Requirement ▸ Exact repetition of every entry is required.

[Items listed in a dataset]
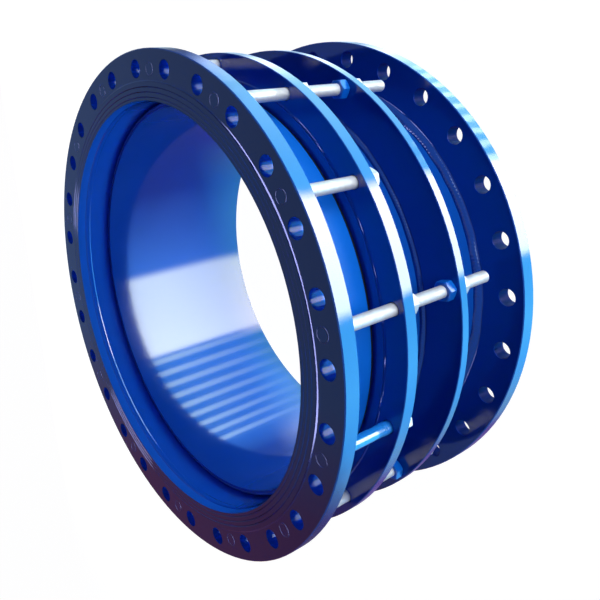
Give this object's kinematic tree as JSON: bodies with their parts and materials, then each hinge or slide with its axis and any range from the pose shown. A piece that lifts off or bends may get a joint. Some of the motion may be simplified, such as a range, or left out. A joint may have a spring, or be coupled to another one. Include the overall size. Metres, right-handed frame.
{
  "type": "dismantling joint",
  "caption": "Double-flanged telescoping pipe joint: a body with a barrel and gasket, a gland ring, and a sliding spigot locked by tie rods.",
  "frame": {"origin": "centre of the rear flange's raised face, on which the joint stands", "axes": "+Z along the pipe axis towards the front flange; one tie rod stands at -Y"},
  "size_m": [1.2548, 1.255, 0.596],
  "materials": {
    "blue_coating": "glossy fusion-bonded coating",
    "zinc_plated_steel": "bright zinc plating",
    "gasket_rubber": "matt EPDM"
  },
  "bodies": {
    "spigot": {"spigot_pipe": "blue_coating", "rear_flange": "blue_coating", "limit_ring": "blue_coating", "limit_weld_front": "blue_coating", "limit_weld_rear": "blue_coating", "rear_weld_front": "blue_coating", "rear_weld_inner": "blue_coating", "lock_nut_front_1": "blue_coating", "lock_nut_front_2": "blue_coating", "lock_nut_front_3": "blue_coating", "lock_nut_front_4": "blue_coating", "lock_nut_front_5": "blue_coating", "lock_nut_front_6": "blue_coating", "lock_nut_front_7": "blue_coating", "lock_nut_rear_1": "zinc_plated_steel", "lock_nut_rear_2": "zinc_plated_steel", "lock_nut_rear_3": "zinc_plated_steel", "lock_nut_rear_4": "zinc_plated_steel", "lock_nut_rear_5": "zinc_plated_steel", "lock_nut_rear_6": "zinc_plated_steel", "lock_nut_rear_7": "zinc_plated_steel"},
    "body": {"front_flange": "blue_coating", "barrel": "blue_coating", "barrel_weld_outer": "blue_coating", "barrel_weld_inner": "blue_coating", "gasket": "gasket_rubber", "tie_rod_1": "zinc_plated_steel", "tie_rod_2": "zinc_plated_steel", "tie_rod_3": "zinc_plated_steel", "tie_rod_4": "zinc_plated_steel", "tie_rod_5": "zinc_plated_steel", "tie_rod_6": "zinc_plated_steel", "tie_rod_7": "zinc_plated_steel", "gland_stud_1": "zinc_plated_steel", "gland_stud_2": "zinc_plated_steel", "gland_stud_3": "zinc_plated_steel", "gland_stud_4": "zinc_plated_steel", "gland_stud_5": "zinc_plated_steel", "gland_stud_6": "zinc_plated_steel", "gland_stud_7": "zinc_plated_steel"},
    "gland": {"gland_ring": "blue_coating", "gland_nut_01": "zinc_plated_steel", "gland_nut_02": "zinc_plated_steel", "gland_nut_03": "zinc_plated_steel", "gland_nut_04": "zinc_plated_steel", "gland_nut_05": "zinc_plated_steel", "gland_nut_06": "zinc_plated_steel", "gland_nut_07": "zinc_plated_steel", "gland_nut_08": "zinc_plated_steel", "gland_nut_09": "zinc_plated_steel", "gland_nut_10": "zinc_plated_steel", "gland_nut_11": "zinc_plated_steel", "gland_nut_12": "zinc_plated_steel", "gland_nut_13": "zinc_plated_steel", "gland_nut_14": "zinc_plated_steel"}
  },
  "joints": [
    {"name": "telescope", "type": "slide", "parent": "spigot", "child": "body", "axis": [0, 0, 1], "range_m": [-0.05, 0.05]},
    {"name": "gland_travel", "type": "slide", "parent": "body", "child": "gland", "axis": [0, 0, -1], "range_m": [0, 0.015]}
  ]
}
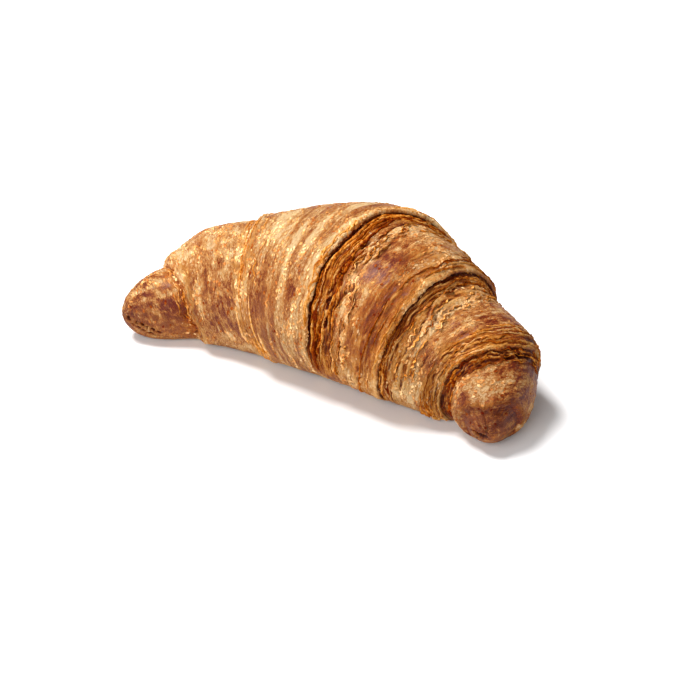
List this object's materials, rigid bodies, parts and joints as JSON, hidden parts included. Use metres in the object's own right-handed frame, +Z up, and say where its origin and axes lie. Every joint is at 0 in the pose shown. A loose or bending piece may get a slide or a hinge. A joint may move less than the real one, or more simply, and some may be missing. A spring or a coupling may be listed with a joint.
{
  "type": "jam croissant",
  "caption": "Crescent-shaped filled croissant of rolled, laminated dough, baked in one piece, standing on its flat underside.",
  "frame": {"origin": "under the middle of the bounding box, on the surface that the croissant rests on", "axes": "+X along the crescent from the left horn to the right one, +Y towards its outer, bulging side, +Z up"},
  "size_m": [0.162, 0.0818, 0.0577],
  "materials": {
    "baked_dough": "egg-washed laminated dough, baked golden brown, with flaky layer edges and a soft sheen"
  },
  "bodies": {
    "root": {"croissant": "baked_dough"}
  },
  "joints": []
}
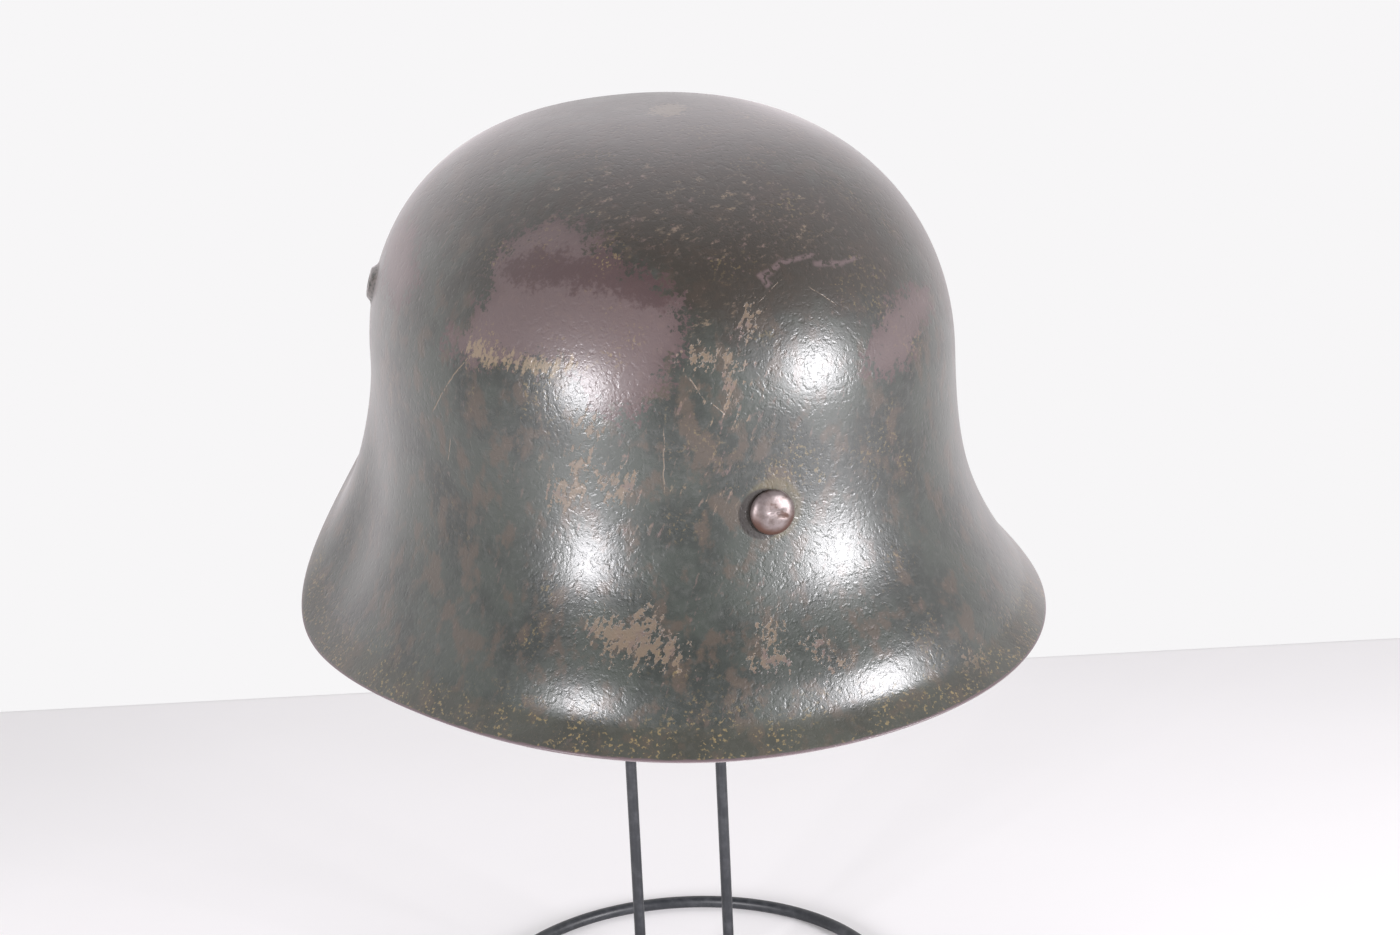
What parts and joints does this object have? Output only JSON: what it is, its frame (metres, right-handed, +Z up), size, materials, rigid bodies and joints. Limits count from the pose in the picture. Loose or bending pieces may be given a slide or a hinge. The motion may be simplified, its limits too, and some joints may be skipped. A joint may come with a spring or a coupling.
{
  "type": "military steel helmet on a wire stand",
  "caption": "Pressed steel combat helmet with visor, flared ear and neck skirt, side vents and rivets, resting on a welded wire display stand.",
  "frame": {"origin": "on the surface that the stand rests on, midway between the ends and the sides of the helmet", "axes": "+Z up, the visor faces -Y, the nape faces +Y, and the wearer's left is +X"},
  "size_m": [0.2476, 0.2776, 0.3238],
  "materials": {
    "field_green_paint": "worn satin field green over primer",
    "worn_rivet_steel": "bare worn steel",
    "black_wire_enamel": "satin black enamel"
  },
  "bodies": {
    "root": {"helmet_shell": "field_green_paint", "rivet_rear": "worn_rivet_steel", "rivet_front_left": "worn_rivet_steel", "rivet_front_right": "worn_rivet_steel", "wire_stand": "black_wire_enamel"}
  },
  "joints": []
}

Right answer ▸
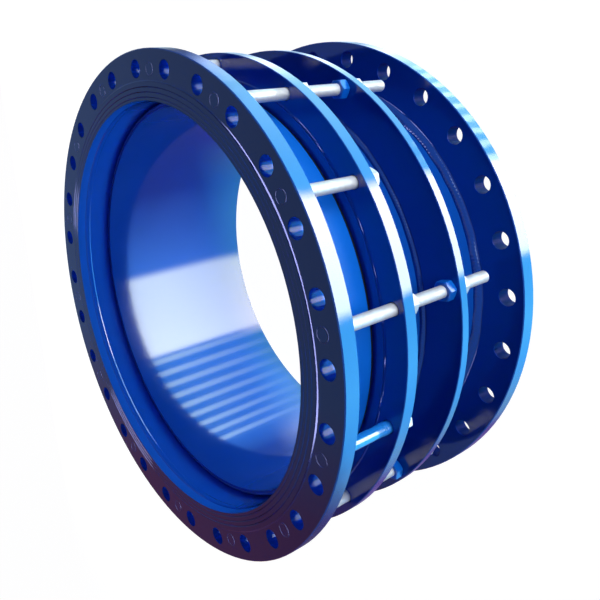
Give this object's kinematic tree as JSON: bodies with their parts and materials, then each hinge or slide with its axis and any range from the pose shown. A piece that lifts off or bends may get a joint. Some of the motion may be simplified, such as a range, or left out. A joint may have a spring, or be coupled to another one. Include the overall size. Metres, right-handed frame.
{
  "type": "dismantling joint",
  "caption": "Double-flanged telescoping pipe joint: a body with a barrel and gasket, a gland ring, and a sliding spigot locked by tie rods.",
  "frame": {"origin": "centre of the rear flange's raised face, on which the joint stands", "axes": "+Z along the pipe axis towards the front flange; one tie rod stands at -Y"},
  "size_m": [1.2548, 1.255, 0.596],
  "materials": {
    "blue_coating": "glossy fusion-bonded coating",
    "zinc_plated_steel": "bright zinc plating",
    "gasket_rubber": "matt EPDM"
  },
  "bodies": {
    "spigot": {"spigot_pipe": "blue_coating", "rear_flange": "blue_coating", "limit_ring": "blue_coating", "limit_weld_front": "blue_coating", "limit_weld_rear": "blue_coating", "rear_weld_front": "blue_coating", "rear_weld_inner": "blue_coating", "lock_nut_front_1": "blue_coating", "lock_nut_front_2": "blue_coating", "lock_nut_front_3": "blue_coating", "lock_nut_front_4": "blue_coating", "lock_nut_front_5": "blue_coating", "lock_nut_front_6": "blue_coating", "lock_nut_front_7": "blue_coating", "lock_nut_rear_1": "zinc_plated_steel", "lock_nut_rear_2": "zinc_plated_steel", "lock_nut_rear_3": "zinc_plated_steel", "lock_nut_rear_4": "zinc_plated_steel", "lock_nut_rear_5": "zinc_plated_steel", "lock_nut_rear_6": "zinc_plated_steel", "lock_nut_rear_7": "zinc_plated_steel"},
    "body": {"front_flange": "blue_coating", "barrel": "blue_coating", "barrel_weld_outer": "blue_coating", "barrel_weld_inner": "blue_coating", "gasket": "gasket_rubber", "tie_rod_1": "zinc_plated_steel", "tie_rod_2": "zinc_plated_steel", "tie_rod_3": "zinc_plated_steel", "tie_rod_4": "zinc_plated_steel", "tie_rod_5": "zinc_plated_steel", "tie_rod_6": "zinc_plated_steel", "tie_rod_7": "zinc_plated_steel", "gland_stud_1": "zinc_plated_steel", "gland_stud_2": "zinc_plated_steel", "gland_stud_3": "zinc_plated_steel", "gland_stud_4": "zinc_plated_steel", "gland_stud_5": "zinc_plated_steel", "gland_stud_6": "zinc_plated_steel", "gland_stud_7": "zinc_plated_steel"},
    "gland": {"gland_ring": "blue_coating", "gland_nut_01": "zinc_plated_steel", "gland_nut_02": "zinc_plated_steel", "gland_nut_03": "zinc_plated_steel", "gland_nut_04": "zinc_plated_steel", "gland_nut_05": "zinc_plated_steel", "gland_nut_06": "zinc_plated_steel", "gland_nut_07": "zinc_plated_steel", "gland_nut_08": "zinc_plated_steel", "gland_nut_09": "zinc_plated_steel", "gland_nut_10": "zinc_plated_steel", "gland_nut_11": "zinc_plated_steel", "gland_nut_12": "zinc_plated_steel", "gland_nut_13": "zinc_plated_steel", "gland_nut_14": "zinc_plated_steel"}
  },
  "joints": [
    {"name": "telescope", "type": "slide", "parent": "spigot", "child": "body", "axis": [0, 0, 1], "range_m": [-0.05, 0.05]},
    {"name": "gland_travel", "type": "slide", "parent": "body", "child": "gland", "axis": [0, 0, -1], "range_m": [0, 0.015]}
  ]
}
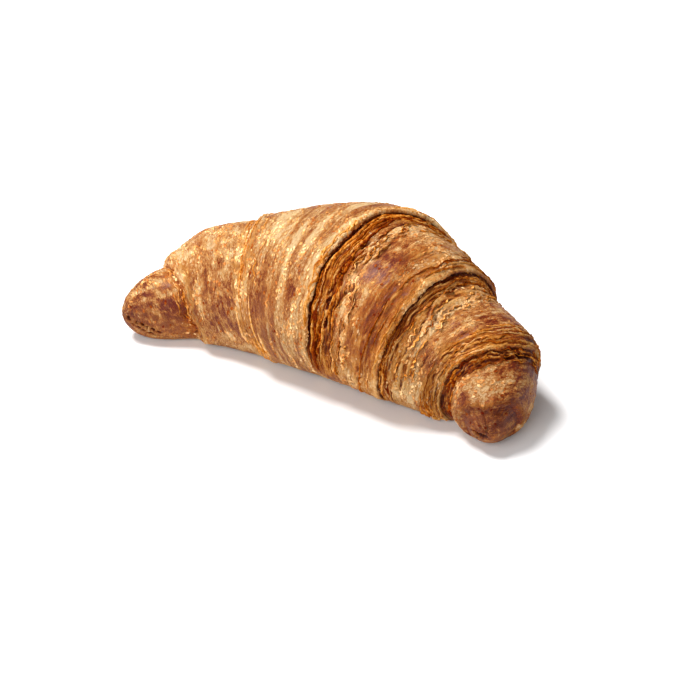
List this object's materials, rigid bodies, parts and joints as JSON, hidden parts included. Use metres in the object's own right-handed frame, +Z up, and say where its origin and axes lie. Every joint is at 0 in the pose shown. A loose or bending piece may get a slide or a hinge. A joint may move less than the real one, or more simply, and some may be missing. A spring or a coupling may be listed with a joint.
{
  "type": "jam croissant",
  "caption": "Crescent-shaped filled croissant of rolled, laminated dough, baked in one piece, standing on its flat underside.",
  "frame": {"origin": "under the middle of the bounding box, on the surface that the croissant rests on", "axes": "+X along the crescent from the left horn to the right one, +Y towards its outer, bulging side, +Z up"},
  "size_m": [0.162, 0.0818, 0.0577],
  "materials": {
    "baked_dough": "egg-washed laminated dough, baked golden brown, with flaky layer edges and a soft sheen"
  },
  "bodies": {
    "root": {"croissant": "baked_dough"}
  },
  "joints": []
}
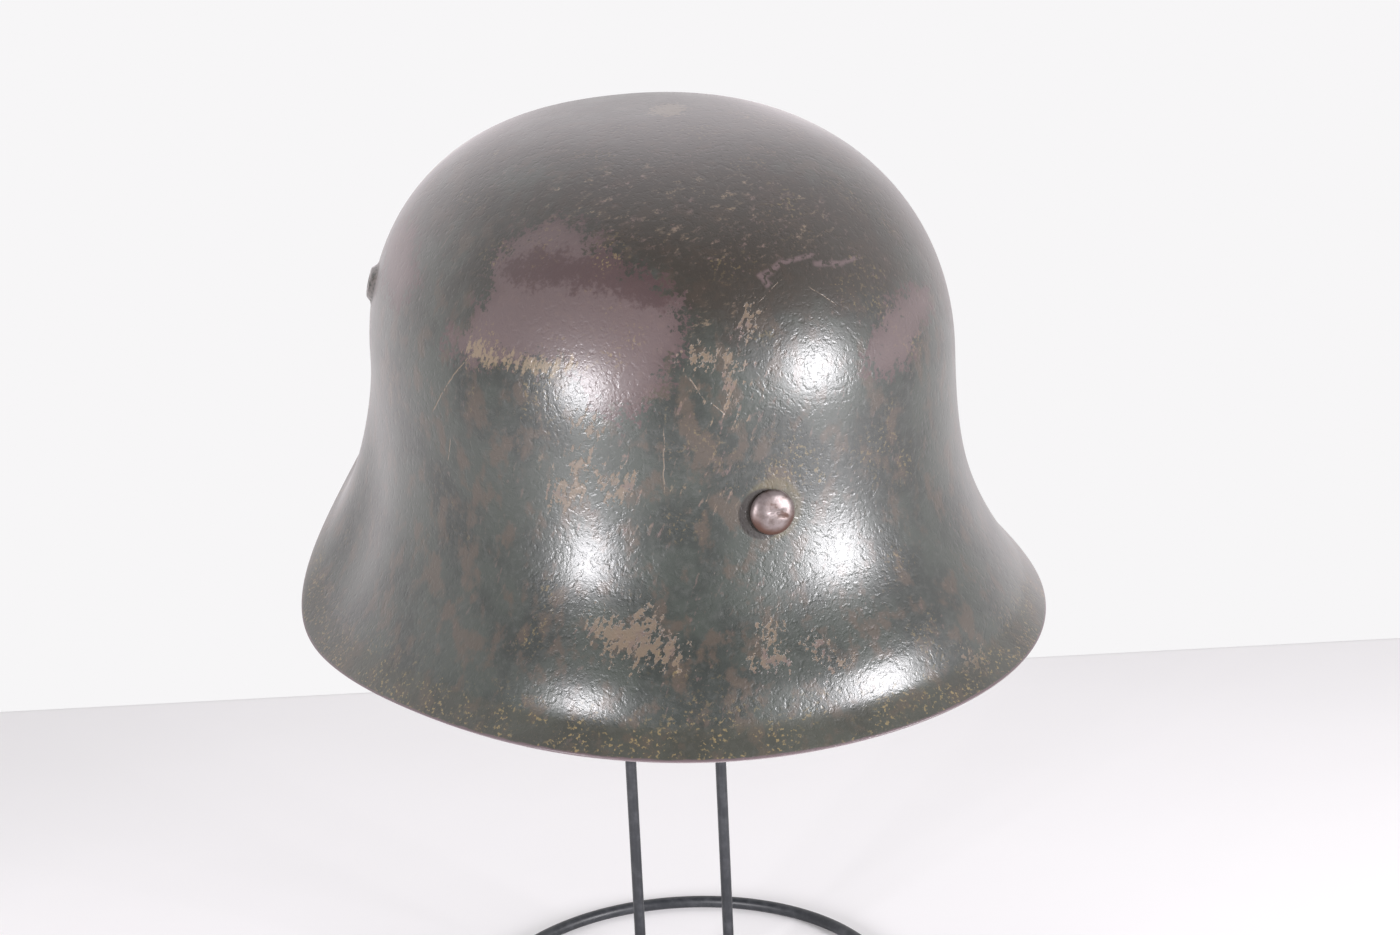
What parts and joints does this object have? Output only JSON: what it is, its frame (metres, right-handed, +Z up), size, materials, rigid bodies and joints. Limits count from the pose in the picture. Loose or bending pieces may be given a slide or a hinge. The motion may be simplified, its limits too, and some joints may be skipped. A joint may come with a spring or a coupling.
{
  "type": "military steel helmet on a wire stand",
  "caption": "Pressed steel combat helmet with visor, flared ear and neck skirt, side vents and rivets, resting on a welded wire display stand.",
  "frame": {"origin": "on the surface that the stand rests on, midway between the ends and the sides of the helmet", "axes": "+Z up, the visor faces -Y, the nape faces +Y, and the wearer's left is +X"},
  "size_m": [0.2476, 0.2776, 0.3238],
  "materials": {
    "field_green_paint": "worn satin field green over primer",
    "worn_rivet_steel": "bare worn steel",
    "black_wire_enamel": "satin black enamel"
  },
  "bodies": {
    "root": {"helmet_shell": "field_green_paint", "rivet_rear": "worn_rivet_steel", "rivet_front_left": "worn_rivet_steel", "rivet_front_right": "worn_rivet_steel", "wire_stand": "black_wire_enamel"}
  },
  "joints": []
}